JAKARTA - Dewan Keamanan Perserikatan Bangsa-bangsa (DK PBB) akan mengadakan pertemuan terbuka resmi pertama mengenai situasi HAM di Korea Utara sejak 2017 pekan depan, kata perwakilan dari Amerika Serikat pada Kamis, sebagai ketua panel bulan ini.
Pertemuan itu dijadwalkan diadakan pada 17 Agustus, menyusul permintaan oleh Albania, Korea Selatan dan AS, menurut pernyataan bersama dari negara-negara yang disampaikan oleh Duta Besar AS untuk PBB Linda Thomas-Greenfield.
Ke-15 anggota dewan gagal mengadakan sidang terbuka mengenai topik itu dalam beberapa tahun belakangan terutama karena keengganan dari China dan Rusia, dimana kedua negara itu berhubungan dekat dengan Korut.
Namun pejabat senior AS mengatakan panel itu sepertinya mendapatkan dukungan suara untuk melanjutkan sidang sesuai rencana.

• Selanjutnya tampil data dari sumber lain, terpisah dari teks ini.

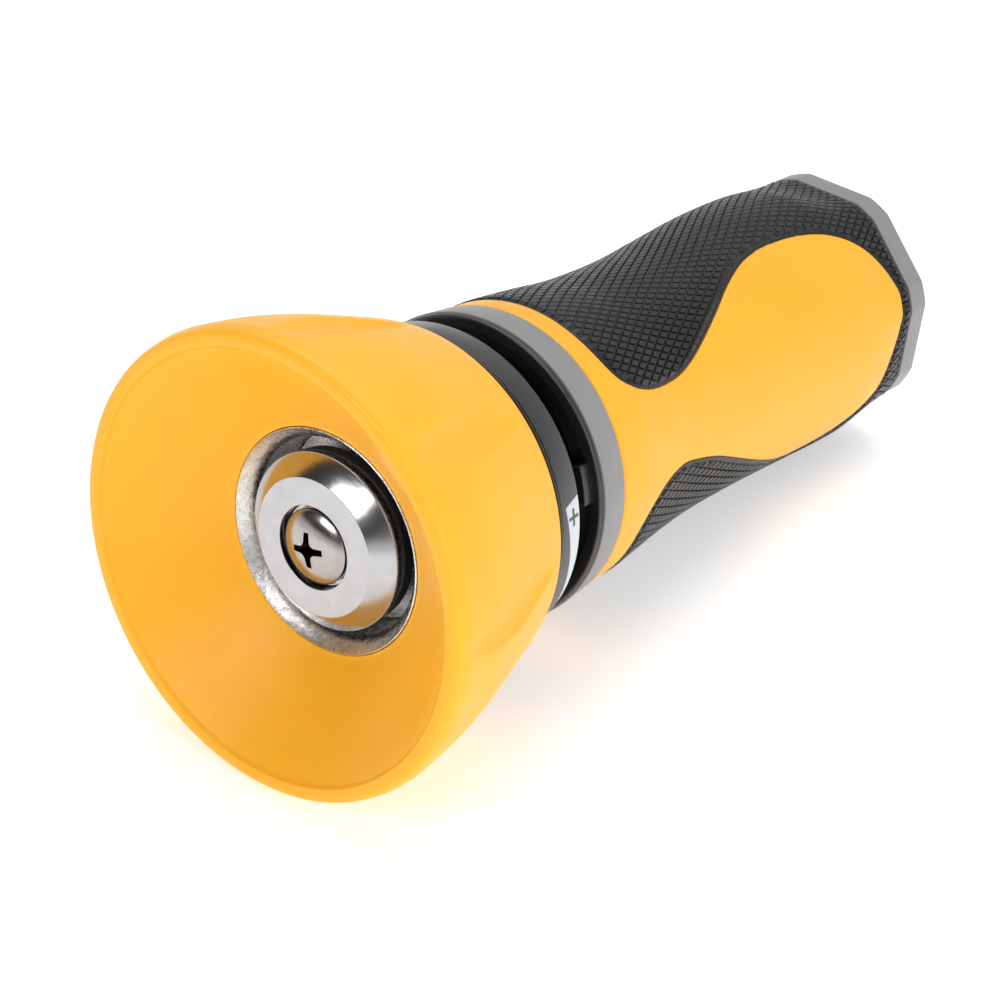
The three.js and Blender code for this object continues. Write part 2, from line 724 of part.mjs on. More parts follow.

Pemungutan suara prosedural semacam itu tidak dapat diveto oleh lima anggota tetap dewan, termasuk China dan Rusia.
Di antara mereka yang akan memberi pengarahan kepada dewan dalam sidang yang dijadwalkan adalah Komisaris Tinggi PBB untuk Hak Asasi Manusia Volker Turk dan Elizabeth Salmon, pelapor khusus PBB untuk situasi HAM di Korea Utara, kata pernyataan itu.
Thomas-Greenfiled menuduh Pyongyang melakukan kejahatan "setiap hari" terhadap penduduknya juga warga dari Jepang dan Korsel, merujuk pada warga Korut yang diculik dari kedua negara.
"Kami tahu pelanggaran dan kekerasan hak asasi manusia oleh pemerintah memfasilitasi kemajuan senjata pemusnah massal dan program rudal balistik yang melanggar hukum," katanya dilansir ANTARA dari Kyodo, Jumat, 11 Agustus.
BACA JUGA:
Dalam beberapa tahun belakangan, dewan tersebut hanya mengadakan pembahasan informasi dan tertutup mengenai masalah pelanggaran HAM di Korut.
China, donatur ekonomi utama Pyonyang, telah menentang pembahasan situasi HAM di Korut dan mengatakan hal itu bukan mandat dewan, yang bertugas memelihara perdamaian dan keamanan internasional.
Pada Maret lalu, China memblokir pertemuan informal mengenai HAM di Korut , agar tidak disiarkan secara online oleh badan penyiaran PBB.
Berbicara dalam pertemuan tersebut, seorang pejabat China mengatakan keputusan untuk mengadakan pertemuan itu "tidak membangun dengan cara apa pun" dan "membuang-buang sumber daya PBB."